### Extracted data ###
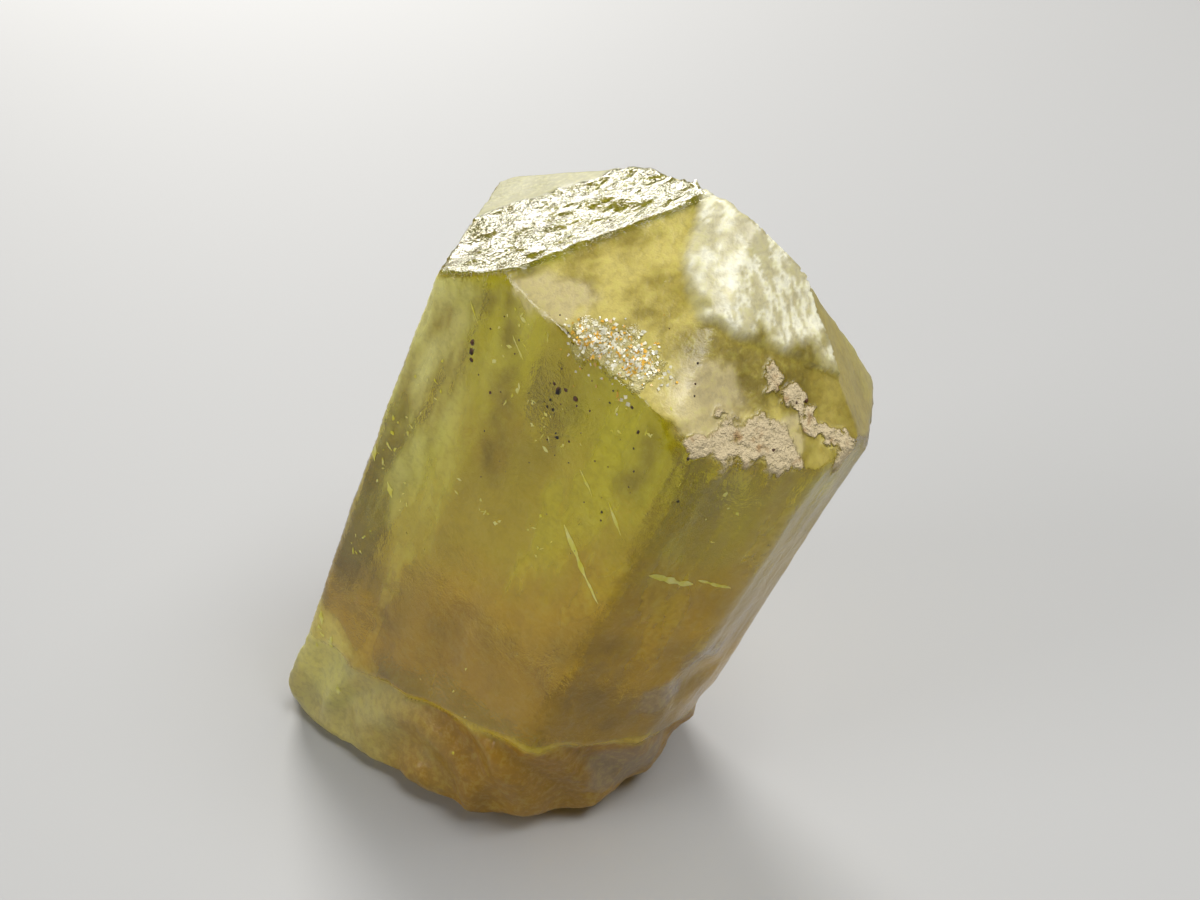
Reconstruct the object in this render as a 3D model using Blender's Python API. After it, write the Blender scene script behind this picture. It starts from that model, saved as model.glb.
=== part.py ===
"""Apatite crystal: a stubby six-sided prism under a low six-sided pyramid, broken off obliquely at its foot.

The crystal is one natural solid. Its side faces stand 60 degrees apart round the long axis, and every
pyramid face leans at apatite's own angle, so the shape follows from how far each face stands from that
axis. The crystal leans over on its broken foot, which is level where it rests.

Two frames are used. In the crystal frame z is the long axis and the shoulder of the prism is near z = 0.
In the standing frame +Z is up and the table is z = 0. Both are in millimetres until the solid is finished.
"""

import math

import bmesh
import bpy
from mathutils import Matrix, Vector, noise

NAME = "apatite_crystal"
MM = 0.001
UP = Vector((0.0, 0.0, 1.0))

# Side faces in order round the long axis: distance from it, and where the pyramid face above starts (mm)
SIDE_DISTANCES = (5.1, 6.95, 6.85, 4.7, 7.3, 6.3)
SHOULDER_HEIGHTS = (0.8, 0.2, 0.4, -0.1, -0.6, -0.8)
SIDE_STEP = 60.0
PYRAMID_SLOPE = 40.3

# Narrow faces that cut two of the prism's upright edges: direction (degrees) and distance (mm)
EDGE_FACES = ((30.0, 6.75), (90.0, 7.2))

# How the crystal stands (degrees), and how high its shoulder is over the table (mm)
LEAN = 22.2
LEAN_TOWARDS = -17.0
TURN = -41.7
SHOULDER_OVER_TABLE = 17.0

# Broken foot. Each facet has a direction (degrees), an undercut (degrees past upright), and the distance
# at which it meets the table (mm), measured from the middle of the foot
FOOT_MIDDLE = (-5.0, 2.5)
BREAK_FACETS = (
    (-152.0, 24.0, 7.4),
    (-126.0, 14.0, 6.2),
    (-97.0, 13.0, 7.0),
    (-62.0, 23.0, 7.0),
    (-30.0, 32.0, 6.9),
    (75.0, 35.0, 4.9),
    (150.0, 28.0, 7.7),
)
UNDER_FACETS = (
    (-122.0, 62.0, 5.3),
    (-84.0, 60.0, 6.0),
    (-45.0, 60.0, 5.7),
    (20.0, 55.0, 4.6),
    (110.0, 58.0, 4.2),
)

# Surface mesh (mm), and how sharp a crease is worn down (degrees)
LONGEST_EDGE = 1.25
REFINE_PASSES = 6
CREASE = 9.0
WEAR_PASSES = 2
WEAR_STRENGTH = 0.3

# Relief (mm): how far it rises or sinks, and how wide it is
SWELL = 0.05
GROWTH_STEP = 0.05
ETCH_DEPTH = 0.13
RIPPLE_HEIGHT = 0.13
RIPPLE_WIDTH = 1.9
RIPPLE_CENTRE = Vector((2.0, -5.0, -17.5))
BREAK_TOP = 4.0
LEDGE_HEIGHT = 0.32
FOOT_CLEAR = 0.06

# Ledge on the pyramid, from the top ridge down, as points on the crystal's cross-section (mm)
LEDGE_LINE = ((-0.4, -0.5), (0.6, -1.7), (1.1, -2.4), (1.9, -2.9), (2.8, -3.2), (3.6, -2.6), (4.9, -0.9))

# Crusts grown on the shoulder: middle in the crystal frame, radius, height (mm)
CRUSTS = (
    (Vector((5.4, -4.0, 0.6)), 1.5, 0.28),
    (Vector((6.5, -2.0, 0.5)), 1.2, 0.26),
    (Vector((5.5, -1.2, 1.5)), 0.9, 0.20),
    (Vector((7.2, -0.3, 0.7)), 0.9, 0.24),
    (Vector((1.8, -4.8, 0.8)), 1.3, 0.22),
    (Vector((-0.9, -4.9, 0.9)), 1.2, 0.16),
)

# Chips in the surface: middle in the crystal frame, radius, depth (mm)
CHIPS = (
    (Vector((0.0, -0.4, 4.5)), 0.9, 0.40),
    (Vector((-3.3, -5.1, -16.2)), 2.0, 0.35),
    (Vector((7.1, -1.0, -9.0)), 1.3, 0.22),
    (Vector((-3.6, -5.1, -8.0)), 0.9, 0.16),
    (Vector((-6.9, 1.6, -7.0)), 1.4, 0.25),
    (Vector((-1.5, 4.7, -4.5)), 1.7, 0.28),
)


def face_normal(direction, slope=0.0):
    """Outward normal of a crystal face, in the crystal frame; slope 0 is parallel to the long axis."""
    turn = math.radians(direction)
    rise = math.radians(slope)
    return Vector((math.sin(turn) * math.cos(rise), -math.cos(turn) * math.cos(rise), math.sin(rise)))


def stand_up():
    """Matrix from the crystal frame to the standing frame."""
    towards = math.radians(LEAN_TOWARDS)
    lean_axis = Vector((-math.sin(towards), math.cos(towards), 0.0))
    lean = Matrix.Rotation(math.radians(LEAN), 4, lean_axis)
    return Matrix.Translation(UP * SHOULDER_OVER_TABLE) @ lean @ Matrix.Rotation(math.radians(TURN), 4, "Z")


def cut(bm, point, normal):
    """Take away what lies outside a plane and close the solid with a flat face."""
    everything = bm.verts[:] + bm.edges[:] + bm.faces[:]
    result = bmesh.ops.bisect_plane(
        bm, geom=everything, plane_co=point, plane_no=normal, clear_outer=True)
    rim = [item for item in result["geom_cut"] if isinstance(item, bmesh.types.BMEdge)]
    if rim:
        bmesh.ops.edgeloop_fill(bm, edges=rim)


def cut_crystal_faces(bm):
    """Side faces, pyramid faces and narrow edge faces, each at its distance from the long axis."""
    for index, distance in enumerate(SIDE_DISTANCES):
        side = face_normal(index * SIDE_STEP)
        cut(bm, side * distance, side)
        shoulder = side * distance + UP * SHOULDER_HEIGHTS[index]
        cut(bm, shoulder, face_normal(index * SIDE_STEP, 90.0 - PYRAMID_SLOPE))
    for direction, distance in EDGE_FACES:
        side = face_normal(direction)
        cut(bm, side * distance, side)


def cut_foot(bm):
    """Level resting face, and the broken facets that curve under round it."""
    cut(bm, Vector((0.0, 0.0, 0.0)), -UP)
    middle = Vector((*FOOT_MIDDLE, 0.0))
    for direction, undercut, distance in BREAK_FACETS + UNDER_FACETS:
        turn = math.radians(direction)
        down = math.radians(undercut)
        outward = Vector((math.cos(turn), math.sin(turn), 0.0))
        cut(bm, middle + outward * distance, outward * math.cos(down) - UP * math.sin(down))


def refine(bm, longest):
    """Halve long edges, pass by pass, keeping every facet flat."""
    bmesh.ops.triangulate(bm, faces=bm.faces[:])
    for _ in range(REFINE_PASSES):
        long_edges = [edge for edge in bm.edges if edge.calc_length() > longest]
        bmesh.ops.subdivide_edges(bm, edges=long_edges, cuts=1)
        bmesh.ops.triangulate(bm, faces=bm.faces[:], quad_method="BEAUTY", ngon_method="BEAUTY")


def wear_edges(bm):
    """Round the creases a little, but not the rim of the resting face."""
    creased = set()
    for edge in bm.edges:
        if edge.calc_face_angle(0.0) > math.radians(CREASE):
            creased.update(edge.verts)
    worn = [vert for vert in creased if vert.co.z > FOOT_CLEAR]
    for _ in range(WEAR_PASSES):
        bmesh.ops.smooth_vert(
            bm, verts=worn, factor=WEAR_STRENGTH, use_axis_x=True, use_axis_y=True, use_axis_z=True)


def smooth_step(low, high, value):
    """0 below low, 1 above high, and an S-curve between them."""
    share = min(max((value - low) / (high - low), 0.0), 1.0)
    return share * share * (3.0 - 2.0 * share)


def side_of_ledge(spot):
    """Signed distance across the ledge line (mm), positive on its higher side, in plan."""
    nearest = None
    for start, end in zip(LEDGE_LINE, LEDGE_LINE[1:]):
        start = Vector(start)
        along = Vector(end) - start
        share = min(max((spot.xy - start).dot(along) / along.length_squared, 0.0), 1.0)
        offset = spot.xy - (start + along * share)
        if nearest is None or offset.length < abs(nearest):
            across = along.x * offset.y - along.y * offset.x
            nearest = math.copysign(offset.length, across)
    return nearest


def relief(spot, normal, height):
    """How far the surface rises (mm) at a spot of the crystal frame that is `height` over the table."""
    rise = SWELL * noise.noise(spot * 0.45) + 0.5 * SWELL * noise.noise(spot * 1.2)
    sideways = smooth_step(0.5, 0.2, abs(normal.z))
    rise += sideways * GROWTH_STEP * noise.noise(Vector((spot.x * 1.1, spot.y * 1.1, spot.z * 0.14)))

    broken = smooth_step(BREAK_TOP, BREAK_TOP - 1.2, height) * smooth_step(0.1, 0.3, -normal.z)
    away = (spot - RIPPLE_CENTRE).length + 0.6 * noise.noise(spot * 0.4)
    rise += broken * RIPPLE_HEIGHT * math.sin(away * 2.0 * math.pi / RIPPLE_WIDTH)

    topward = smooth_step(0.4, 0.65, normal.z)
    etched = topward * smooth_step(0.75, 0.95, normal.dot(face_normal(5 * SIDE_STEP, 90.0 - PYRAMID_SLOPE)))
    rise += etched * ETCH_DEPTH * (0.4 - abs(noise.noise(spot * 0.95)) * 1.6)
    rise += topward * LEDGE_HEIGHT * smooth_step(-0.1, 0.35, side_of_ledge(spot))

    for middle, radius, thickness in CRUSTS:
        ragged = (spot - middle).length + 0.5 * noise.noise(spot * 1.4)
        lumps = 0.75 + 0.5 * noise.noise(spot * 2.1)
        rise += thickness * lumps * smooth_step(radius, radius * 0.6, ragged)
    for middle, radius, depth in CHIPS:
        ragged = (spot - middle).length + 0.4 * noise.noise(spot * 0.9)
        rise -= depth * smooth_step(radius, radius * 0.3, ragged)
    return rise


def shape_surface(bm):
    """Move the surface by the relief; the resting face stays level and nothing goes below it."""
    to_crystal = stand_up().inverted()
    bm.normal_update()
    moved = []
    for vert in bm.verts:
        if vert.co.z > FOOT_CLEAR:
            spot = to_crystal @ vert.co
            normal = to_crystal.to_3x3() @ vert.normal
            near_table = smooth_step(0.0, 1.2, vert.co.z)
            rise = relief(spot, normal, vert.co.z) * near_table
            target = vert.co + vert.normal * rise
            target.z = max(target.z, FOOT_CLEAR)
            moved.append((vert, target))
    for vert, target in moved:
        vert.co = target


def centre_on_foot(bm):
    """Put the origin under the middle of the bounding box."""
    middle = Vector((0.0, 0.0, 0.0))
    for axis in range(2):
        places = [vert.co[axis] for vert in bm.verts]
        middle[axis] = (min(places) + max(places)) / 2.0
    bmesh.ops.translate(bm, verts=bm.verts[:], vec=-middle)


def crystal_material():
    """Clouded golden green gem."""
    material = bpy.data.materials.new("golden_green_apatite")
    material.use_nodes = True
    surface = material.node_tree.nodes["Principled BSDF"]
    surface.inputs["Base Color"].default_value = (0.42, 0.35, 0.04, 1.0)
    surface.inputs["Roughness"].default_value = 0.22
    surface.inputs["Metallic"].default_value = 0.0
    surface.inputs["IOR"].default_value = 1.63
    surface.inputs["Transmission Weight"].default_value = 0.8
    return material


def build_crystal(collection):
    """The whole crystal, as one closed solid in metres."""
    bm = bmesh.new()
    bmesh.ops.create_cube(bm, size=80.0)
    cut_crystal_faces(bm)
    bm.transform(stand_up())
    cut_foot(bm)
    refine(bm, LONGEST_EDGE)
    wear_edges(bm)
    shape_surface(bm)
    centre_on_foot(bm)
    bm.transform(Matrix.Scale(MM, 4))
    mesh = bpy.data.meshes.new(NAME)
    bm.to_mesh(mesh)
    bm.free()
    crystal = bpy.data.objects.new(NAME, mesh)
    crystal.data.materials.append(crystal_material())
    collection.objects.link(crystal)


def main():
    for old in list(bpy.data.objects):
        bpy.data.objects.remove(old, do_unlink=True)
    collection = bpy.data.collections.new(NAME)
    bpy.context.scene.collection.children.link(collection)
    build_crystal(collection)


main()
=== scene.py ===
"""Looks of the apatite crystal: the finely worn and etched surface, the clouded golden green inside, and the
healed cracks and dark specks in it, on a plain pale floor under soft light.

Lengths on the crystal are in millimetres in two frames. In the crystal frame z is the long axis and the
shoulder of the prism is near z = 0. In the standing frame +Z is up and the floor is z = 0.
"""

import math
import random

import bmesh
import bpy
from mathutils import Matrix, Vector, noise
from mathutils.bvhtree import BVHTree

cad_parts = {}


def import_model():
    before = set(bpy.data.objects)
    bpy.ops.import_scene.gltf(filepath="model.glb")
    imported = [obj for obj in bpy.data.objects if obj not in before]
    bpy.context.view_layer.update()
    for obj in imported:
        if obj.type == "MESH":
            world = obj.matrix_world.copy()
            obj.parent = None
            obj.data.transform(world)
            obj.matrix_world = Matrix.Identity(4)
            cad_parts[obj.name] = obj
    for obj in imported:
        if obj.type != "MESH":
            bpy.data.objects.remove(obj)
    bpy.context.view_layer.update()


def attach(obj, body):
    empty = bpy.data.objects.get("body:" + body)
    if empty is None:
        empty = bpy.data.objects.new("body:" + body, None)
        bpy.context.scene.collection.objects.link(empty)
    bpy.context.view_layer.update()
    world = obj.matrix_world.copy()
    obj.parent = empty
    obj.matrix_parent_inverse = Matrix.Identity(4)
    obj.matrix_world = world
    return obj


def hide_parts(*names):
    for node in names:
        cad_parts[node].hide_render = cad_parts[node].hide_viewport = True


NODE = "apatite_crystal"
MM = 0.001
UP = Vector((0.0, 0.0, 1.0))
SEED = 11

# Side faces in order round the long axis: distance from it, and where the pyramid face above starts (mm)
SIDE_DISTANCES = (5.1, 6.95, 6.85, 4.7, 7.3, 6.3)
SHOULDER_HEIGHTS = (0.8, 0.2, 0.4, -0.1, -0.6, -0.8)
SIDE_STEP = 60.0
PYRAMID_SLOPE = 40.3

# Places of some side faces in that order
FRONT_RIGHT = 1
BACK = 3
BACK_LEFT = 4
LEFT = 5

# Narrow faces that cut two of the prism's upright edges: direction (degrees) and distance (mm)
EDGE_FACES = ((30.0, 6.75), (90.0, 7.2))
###
### Extracted data ###
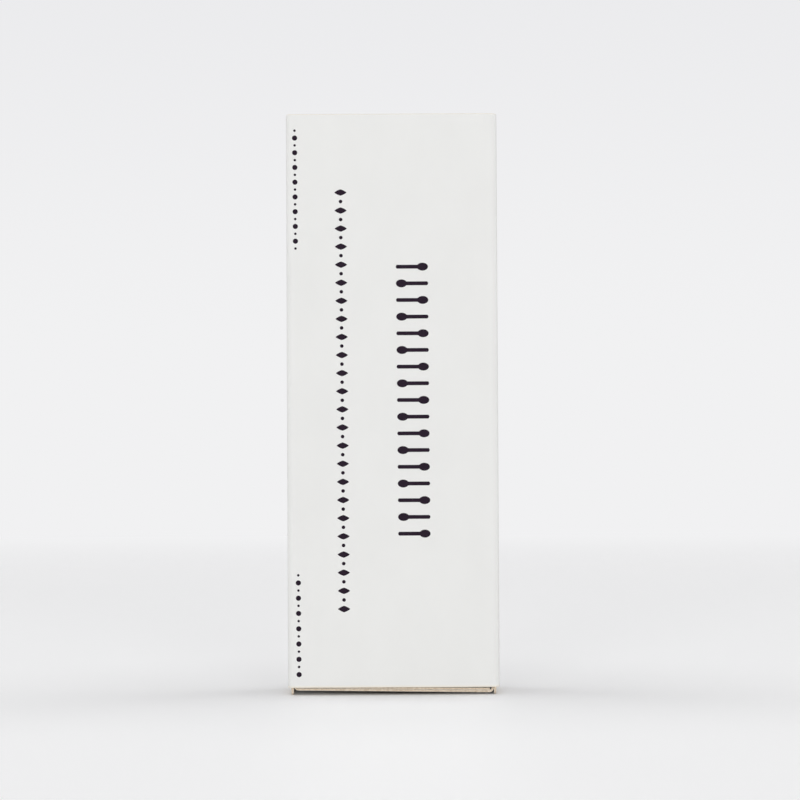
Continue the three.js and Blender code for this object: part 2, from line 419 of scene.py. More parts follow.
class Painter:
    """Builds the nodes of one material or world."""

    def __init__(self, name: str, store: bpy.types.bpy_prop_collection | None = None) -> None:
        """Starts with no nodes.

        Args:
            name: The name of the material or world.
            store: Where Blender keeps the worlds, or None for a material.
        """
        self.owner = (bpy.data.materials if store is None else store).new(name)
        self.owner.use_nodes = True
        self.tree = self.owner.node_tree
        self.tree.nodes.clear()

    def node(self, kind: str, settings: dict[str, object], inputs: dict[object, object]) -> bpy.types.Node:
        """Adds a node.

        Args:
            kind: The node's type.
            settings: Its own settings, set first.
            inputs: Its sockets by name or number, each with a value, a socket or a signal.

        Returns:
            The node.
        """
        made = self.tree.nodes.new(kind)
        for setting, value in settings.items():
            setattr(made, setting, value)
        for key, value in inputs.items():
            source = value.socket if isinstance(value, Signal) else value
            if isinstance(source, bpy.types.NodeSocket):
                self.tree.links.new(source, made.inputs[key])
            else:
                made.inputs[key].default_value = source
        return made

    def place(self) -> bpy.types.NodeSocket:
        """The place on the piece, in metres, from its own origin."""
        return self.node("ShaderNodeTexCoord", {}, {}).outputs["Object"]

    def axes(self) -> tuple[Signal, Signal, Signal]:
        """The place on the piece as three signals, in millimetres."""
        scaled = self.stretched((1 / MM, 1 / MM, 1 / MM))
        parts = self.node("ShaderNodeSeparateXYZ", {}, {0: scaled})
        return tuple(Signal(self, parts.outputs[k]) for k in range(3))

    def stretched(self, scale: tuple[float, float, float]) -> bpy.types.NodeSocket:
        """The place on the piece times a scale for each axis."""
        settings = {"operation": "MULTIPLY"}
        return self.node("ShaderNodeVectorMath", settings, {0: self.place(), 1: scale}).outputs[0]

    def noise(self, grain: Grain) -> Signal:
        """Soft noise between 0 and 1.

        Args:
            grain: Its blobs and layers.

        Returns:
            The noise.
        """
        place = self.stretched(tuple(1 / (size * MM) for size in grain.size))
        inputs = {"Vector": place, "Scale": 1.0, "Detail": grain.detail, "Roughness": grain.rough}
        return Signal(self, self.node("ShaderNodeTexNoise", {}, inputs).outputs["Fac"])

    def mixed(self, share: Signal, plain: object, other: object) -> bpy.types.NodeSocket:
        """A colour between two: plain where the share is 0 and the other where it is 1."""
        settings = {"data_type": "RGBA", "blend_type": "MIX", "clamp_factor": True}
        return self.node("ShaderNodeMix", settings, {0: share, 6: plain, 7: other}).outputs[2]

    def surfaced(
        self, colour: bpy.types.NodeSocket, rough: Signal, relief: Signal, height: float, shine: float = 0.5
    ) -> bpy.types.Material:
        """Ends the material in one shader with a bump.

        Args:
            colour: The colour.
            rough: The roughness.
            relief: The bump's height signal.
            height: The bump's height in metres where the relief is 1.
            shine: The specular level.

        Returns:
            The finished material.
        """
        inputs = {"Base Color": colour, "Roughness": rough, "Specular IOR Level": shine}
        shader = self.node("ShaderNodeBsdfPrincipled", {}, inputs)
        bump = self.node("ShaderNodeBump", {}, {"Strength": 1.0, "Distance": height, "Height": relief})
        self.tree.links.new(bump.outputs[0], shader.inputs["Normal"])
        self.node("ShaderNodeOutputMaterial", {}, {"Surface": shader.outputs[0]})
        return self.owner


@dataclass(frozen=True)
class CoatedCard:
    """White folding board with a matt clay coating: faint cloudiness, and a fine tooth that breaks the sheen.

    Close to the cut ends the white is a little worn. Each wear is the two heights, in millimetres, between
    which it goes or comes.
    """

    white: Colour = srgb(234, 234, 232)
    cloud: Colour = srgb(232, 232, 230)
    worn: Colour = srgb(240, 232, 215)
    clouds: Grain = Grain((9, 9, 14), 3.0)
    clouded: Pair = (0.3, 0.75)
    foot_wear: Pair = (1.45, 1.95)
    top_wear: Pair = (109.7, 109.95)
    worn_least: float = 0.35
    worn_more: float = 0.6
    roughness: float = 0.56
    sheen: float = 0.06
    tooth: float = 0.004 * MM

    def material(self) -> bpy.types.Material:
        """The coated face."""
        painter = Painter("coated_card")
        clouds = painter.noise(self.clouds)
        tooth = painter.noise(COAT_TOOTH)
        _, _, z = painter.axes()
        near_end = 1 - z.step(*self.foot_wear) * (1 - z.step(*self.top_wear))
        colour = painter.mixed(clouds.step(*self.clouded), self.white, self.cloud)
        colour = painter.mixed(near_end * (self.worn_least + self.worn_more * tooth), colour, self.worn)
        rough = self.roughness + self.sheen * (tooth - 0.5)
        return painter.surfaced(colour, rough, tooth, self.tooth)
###
Retype exactly what runs from the line containing "bm.to_mesh(mesh)" through the line containing "healed cracks and", both lines included, and stop there.

    bm.to_mesh(mesh)
    bm.free()
    crystal = bpy.data.objects.new(NAME, mesh)
    crystal.data.materials.append(crystal_material())
    collection.objects.link(crystal)


def main():
    for old in list(bpy.data.objects):
        bpy.data.objects.remove(old, do_unlink=True)
    collection = bpy.data.collections.new(NAME)
    bpy.context.scene.collection.children.link(collection)
    build_crystal(collection)


main()
=== scene.py ===
"""Looks of the apatite crystal: the finely worn and etched surface, the clouded golden green inside, and the
healed cracks and dark specks in it, on a plain pale floor under soft light.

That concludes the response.